Captioning is dependent on technology, so a glitch anywhere in the process can compromise the smooth flow of information, or bring it to a grinding halt:
- At a conference, mere seconds before I was to begin a complex dramatic presentation, the captioner fell ill and an unprepared CART provider had to step in. I survived, but I think the captioner took to drink.
- The projector bulb light can burn out – and no projection, no captioning! One hundred people cannot crowd behind the captioner to read the words on her computer.
- The connection for remote captioning can be lost. No captioning, no comprende!
- The remote captioner can’t hear the people speaking.
- The onsite captioner can’t hear the people speaking.
- Cool rooms are preferred because it’s tough to work in a sauna. My favorite captioner battled with sticky keys, becoming sweatier and grumpier.
- The remote captioner must understand time zones. My 9 am presentation in Newfoundland was being captioned remotely from Vancouver, a 3.5 hour time difference. At 9 am, the captioner hadn’t shown up, so they called her house. It was 5:30 am, she’d gone for coffee and ‘would be back soon.’ Arriving moments later, she was so flustered that the first few minutes of captioning were almost illegible.
As much as I love them, I’m not a captioner’s dream. I speak quickly and much of my work involves dramatic monologues, spoken poetry – even a rap song or two – that have unique rhythms. CART providers prepare by reading advance presentation material, entering unusual words or names into their lexicon. But my best presentations have always been those captioned by people familiar with my speech patterns.
At the International Federation of Hard of Hearing people conference in Vancouver, BC, I was delivering a closing night performance of stand-up comedy and a rap piece to an audience of 600. Captioner Chuck Motter understood the significant impact of captioning that goes to the heart, rhythm and spirit of the presenter’s work. Usually, captioning looks like one long paragraph, but Chuck and I spent a couple of hours creating ‘set’ sections that he would ‘run’ rather than captioning live, making my drama and poetry more visually musical for people whose hearing loss required them to read the screen, rather than watching me. This can be risky – but if I had stopped, changed the words, or completely forgotted my lines, Chuck would have resumed live captioning.
When the captioning screen is too far from the speaker, some audience members must make a choice: Do I watch the presenter or read the screen? Shifting eyes back and forth is dizzy-making and information is lost. For my performance at Yellowknife’s Northern Arts and Cultural Centre, the artistic stage manager wanted something better than the typical stand-alone, screen on-stage beside me. He wanted “surtitles.”

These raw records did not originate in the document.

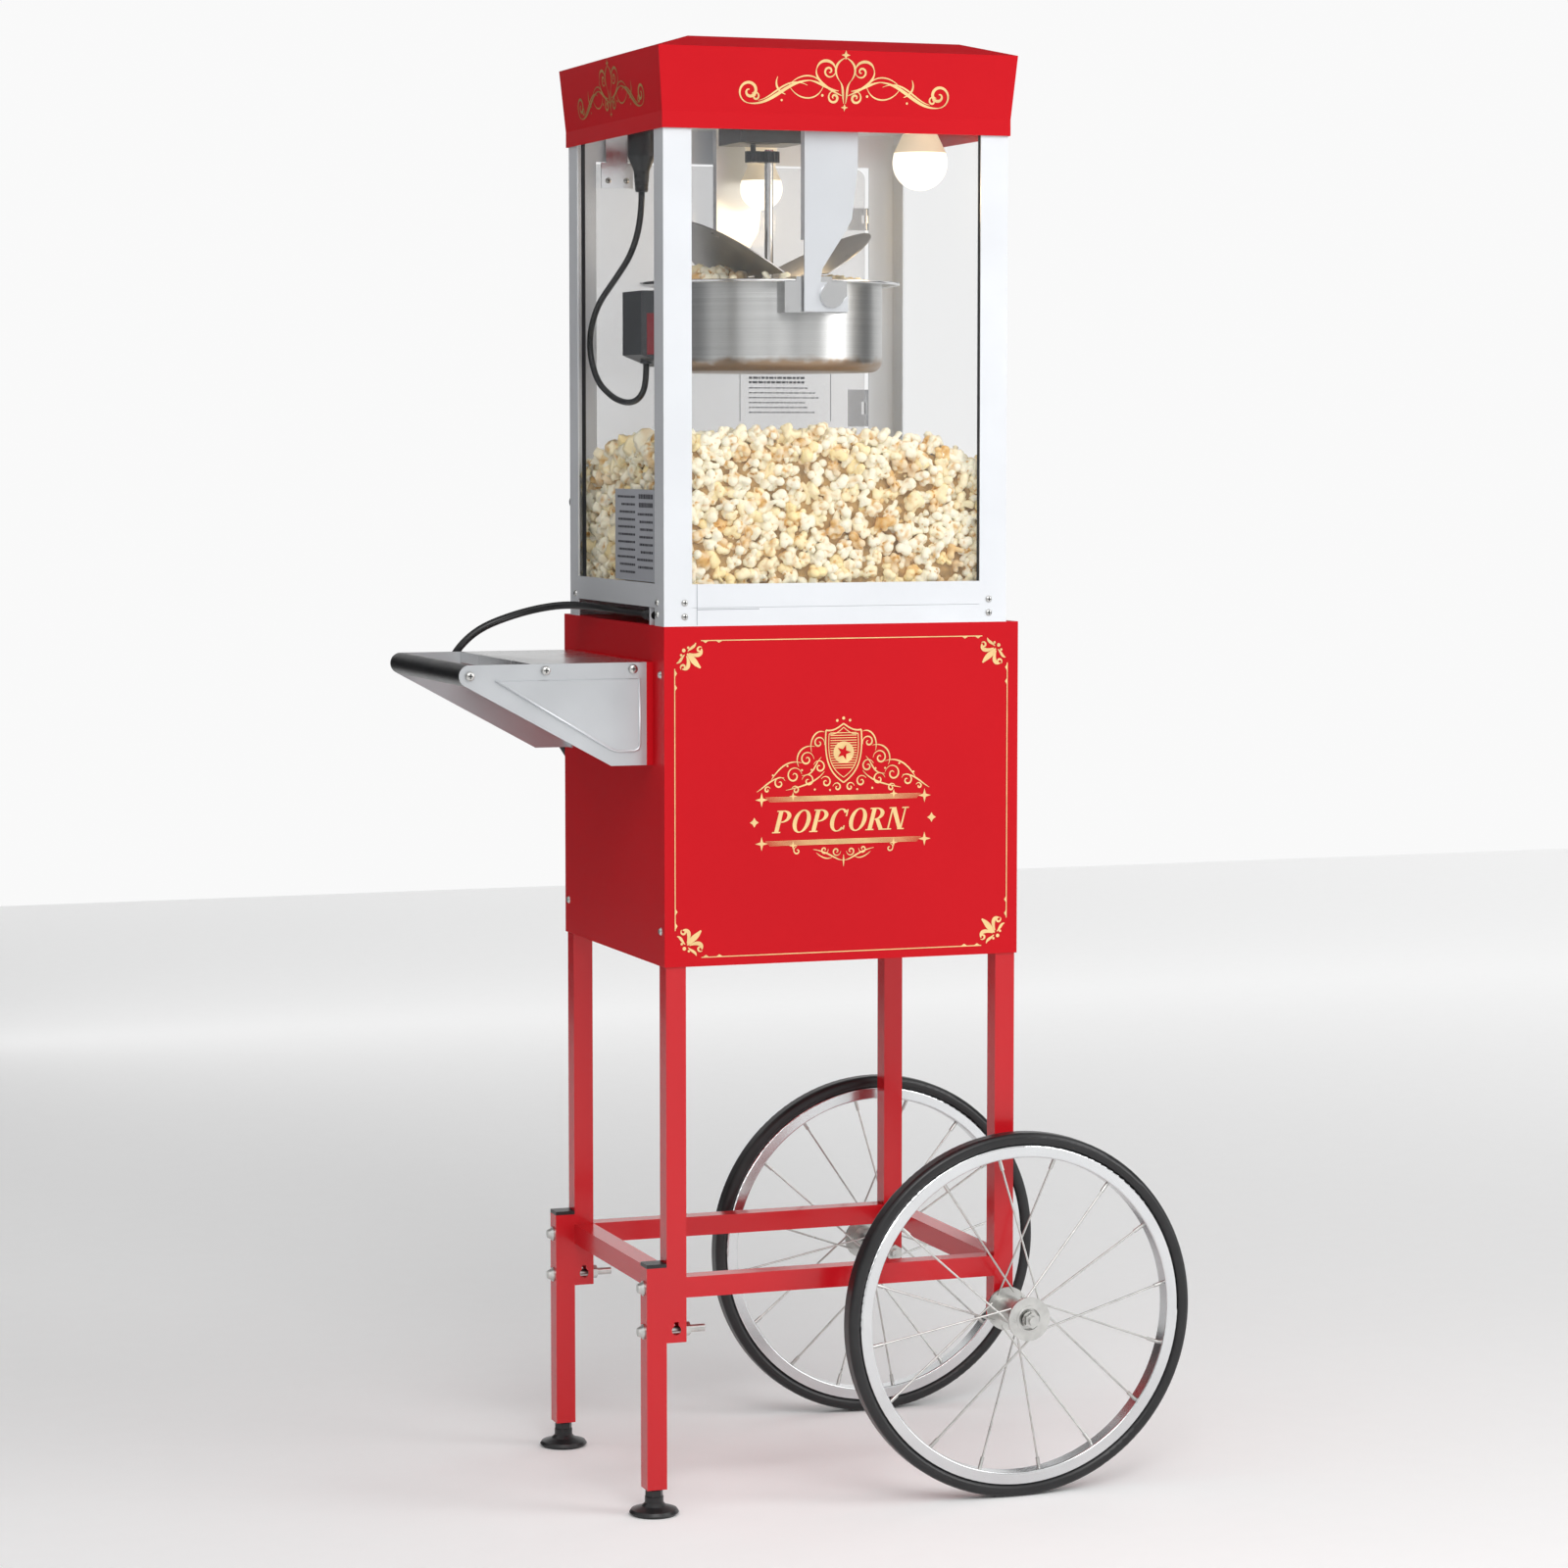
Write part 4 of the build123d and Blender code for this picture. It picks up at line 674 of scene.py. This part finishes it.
def make_kettle_corn():
    """The corn that fills the kettle to its lids."""
    low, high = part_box("kettle_pot")
    axis = ((low.x + high.x) / 2, (low.y + high.y) / 2)
    places = []
    for spot, way in scatter("kettle_popcorn", *KETTLE_LAYER):
        out = np.hypot(spot[0] - axis[0], spot[1] - axis[1])
        pull = min(1.0, KETTLE_CORN_R / max(out, 1e-6))
        spot[0] = axis[0] + (spot[0] - axis[0]) * pull
        spot[1] = axis[1] + (spot[1] - axis[1]) * pull
        places.append((spot, way))
    corn = corn_piece("kettle_corn", places, FINE, "kettle")
    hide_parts("kettle_popcorn")


make_heap()
make_kettle_corn()


# ---- printed ornament ----
INK_STEP = 0.000008
INK_LAYERS = 24


def face_of(node, way, proud=0.0003):
    """A function that lays a point of a drawing on a node's outside, a hair proud of it."""
    mesh = nodes[node].data
    tree = BVHTree.FromPolygons([v.co for v in mesh.vertices], [list(p.vertices) for p in mesh.polygons])

    def lay(u, v, lift=0.0):
        if way == "front":
            start, along = Vector((u, -1.0, v)), Vector((0, 1, 0))
        else:
            start, along = Vector((-1.0, u, v)), Vector((1, 0, 0))
        hit = tree.ray_cast(start, along)[0]
        return (hit if hit else start + along) - along * (proud + lift)
    return lay


def stroke(points, width, taper=True):
    """A drawn line: pairs of edge points along a path, thin at both ends if tapered."""
    left, right = [], []
    n = len(points)
    for i, here in enumerate(points):
        before, after = points[max(i - 1, 0)], points[min(i + 1, n - 1)]
        dx, dy = after[0] - before[0], after[1] - before[1]
        size = max((dx * dx + dy * dy) ** 0.5, 1e-9)
        swell = sin(pi * (0.08 + 0.84 * i / (n - 1))) if taper else 1
        half = width / 2 * swell
        left.append((here[0] - dy / size * half, here[1] + dx / size * half))
        right.append((here[0] + dy / size * half, here[1] - dx / size * half))
    faces = [(i, n + i, n + i + 1, i + 1) for i in range(n - 1)]
    return left + right, faces


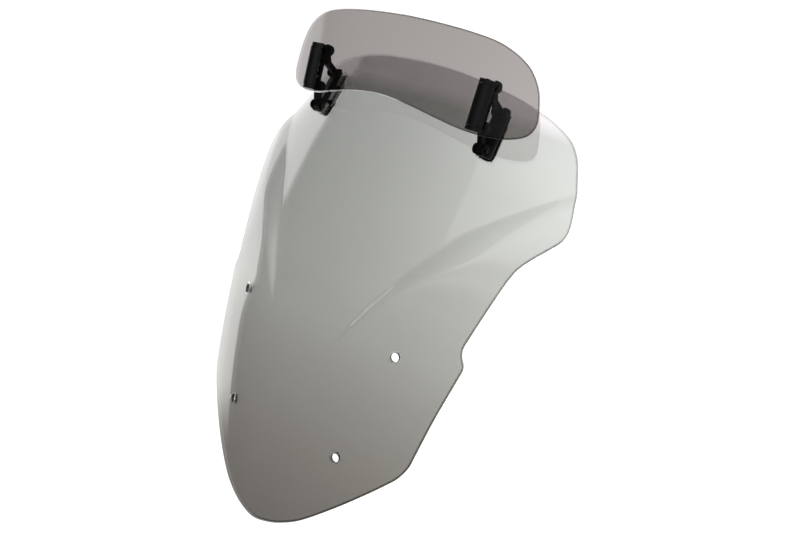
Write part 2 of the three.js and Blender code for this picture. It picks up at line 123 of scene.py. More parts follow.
def lobe_height(x, z):
    """How far the sides stand forward of the middle: most at each ridge, fading further out."""
    t = np.clip((z - LOBE_START) / LOBE_LENGTH, 0, 1)
    height = LOBE_DEPTH * np.sin(math.pi * t) * smoothstep(0, 0.25, t)
    valley = smooth_table(CREASE_VALLEY, z)
    ridge = np.maximum(smooth_table(CREASE_RIDGE, z), valley + 4)
    across = (np.abs(x) - valley) / (ridge - valley)
    rise = np.clip(across, 0, 1)
    inside = 0.45 * rise + 0.55 * np.sin(rise * math.pi / 2)
    beyond = np.exp(-((np.maximum(np.abs(x) - ridge, 0) / LOBE_FADE) ** 1.5))
    return height * np.where(across < 1, inside, beyond)


def screen_y(x, z):
    t = z / 100
    centre = -16.18 - 11.27 * t + 5 * t**2 + 0.7 * t**3 - 0.228 * t**4
    bend = (15.74 - 2.03 * t + 0.56 * t**2) * 1e-4
    shoulder = 9e-9 * smoothstep(236, 326, z)
    return centre + bend * x**2 + shoulder * x**4 - lobe_height(x, z)


def spoiler_y(x, z):
    from_top = SPOILER_TOP[0][1] - z
    return -44 + 0.1317 * from_top + (11.6e-4 + 1.9e-6 * from_top) * x**2


def normals(surface, x, z):
    """Unit normals that point forward, out of the front surface."""
    slope_x = (surface(x + 0.5, z) - surface(x - 0.5, z))
    slope_z = (surface(x, z + 0.5) - surface(x, z - 0.5))
    n = np.stack([slope_x, -np.ones_like(slope_x), slope_z], -1)
    return n / np.linalg.norm(n, axis=-1, keepdims=True)


def spline(points, count):
    """Centripetal Catmull-Rom spline through the points, sampled evenly along its length."""
    p = np.array(points, float)
    p = np.vstack([2 * p[0] - p[1], p, 2 * p[-1] - p[-2]])
    dense = []
    for a, b, c, d in zip(p, p[1:], p[2:], p[3:]):
        t1 = np.linalg.norm(b - a) ** 0.5
        t2 = t1 + np.linalg.norm(c - b) ** 0.5
        t3 = t2 + np.linalg.norm(d - c) ** 0.5
        for t in np.linspace(t1, t2, 40, endpoint=False):
            ab = (t1 - t) / t1 * a + t / t1 * b
            bc = (t2 - t) / (t2 - t1) * b + (t - t1) / (t2 - t1) * c
            cd = (t3 - t) / (t3 - t2) * c + (t - t2) / (t3 - t2) * d
            abc = (t2 - t) / t2 * ab + t / t2 * bc
            bcd = (t3 - t) / (t3 - t1) * bc + (t - t1) / (t3 - t1) * cd
            dense.append((t2 - t) / (t2 - t1) * abc + (t - t1) / (t2 - t1) * bcd)
    dense.append(p[-2])
    return resample(np.array(dense), count)


def resample(line, count):
    """Evenly spaced points along a polyline."""
    along = np.concatenate([[0], np.cumsum(np.linalg.norm(np.diff(line, axis=0), axis=1))])
    wanted = np.linspace(0, along[-1], count)
    return np.stack([np.interp(wanted, along, line[:, k]) for k in (0, 1)], -1)


def half_outline(bottom, side, top, counts):
    """The right half of an outline as three evenly sampled runs that join smoothly at the corners."""
    joined = bottom[:-1] + side[:-1] + top[::-1]
    mirror = [(-x, z) for x, z in (bottom[1], top[1])]
    whole = spline([mirror[0], *joined, mirror[1]], 6000)
    ends = (bottom[0], bottom[-1], top[-1], top[0])
    corners = [np.argmin(np.linalg.norm(whole - np.array(p), axis=1)) for p in ends]
    runs = []
    for first, last, count in zip(corners, corners[1:], counts):
        runs.append(resample(whole[first:last + 1], count))
    return runs


def inset(run, distance):
    """Moves a run of outline points inwards (to the left of its direction)."""
    tangent = np.gradient(run, axis=0)
    tangent /= np.linalg.norm(tangent, axis=1, keepdims=True)
    return run + distance * np.stack([-tangent[:, 1], tangent[:, 0]], -1)


# ---- Mesh helpers ----


def make_object(name, vertices, faces, material, body):
    mesh = bpy.data.meshes.new(name)
    mesh.from_pydata([tuple(v) for v in vertices], [], faces)
    mesh.validate()
    mesh.polygons.foreach_set("use_smooth", [True] * len(mesh.polygons))
    obj = bpy.data.objects.new(name, mesh)
    scene.collection.objects.link(obj)
    mesh.materials.append(material)
    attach(obj, body)
    return obj


# ---- Materials ----

# About three times real acrylic, with the light in front cut to match, for less noise.
MIRROR_HEAD_ON = 0.117
# Edge levels that give the rim and the hole lips a painted highlight.
RIM_EDGE = 0.06
LIP_EDGE = 0.3
# How dark the painted shade on hole walls gets.
HOLE_WALL_SHADE = 0.06
BLADE_MIRROR_SHARE = 0.15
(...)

Using a large screen that lowered down from the ceiling, he positioned it a few feet above my head, allowing easy-to-read captions. In large venues, people may have difficulty seeing the speaker’s face, so clear, large-screen captioning is crucial. At HLAA’s 2002 convention in Seattle, video was used to project the speakers’ images onto a huge screen, making it easier for the audience to read both the speaker’s face and the captions. As the Keynote Speaker, it was an exhilarating experience to be flanked by large-scale captioning on one side and a large-scale “Me” on the other.
Even after years of working with captioners, I’m still in awe of their skill and speed in connecting speaker and audience. While a captioner may not take my breath away, he or she takes the words right out of my mouth.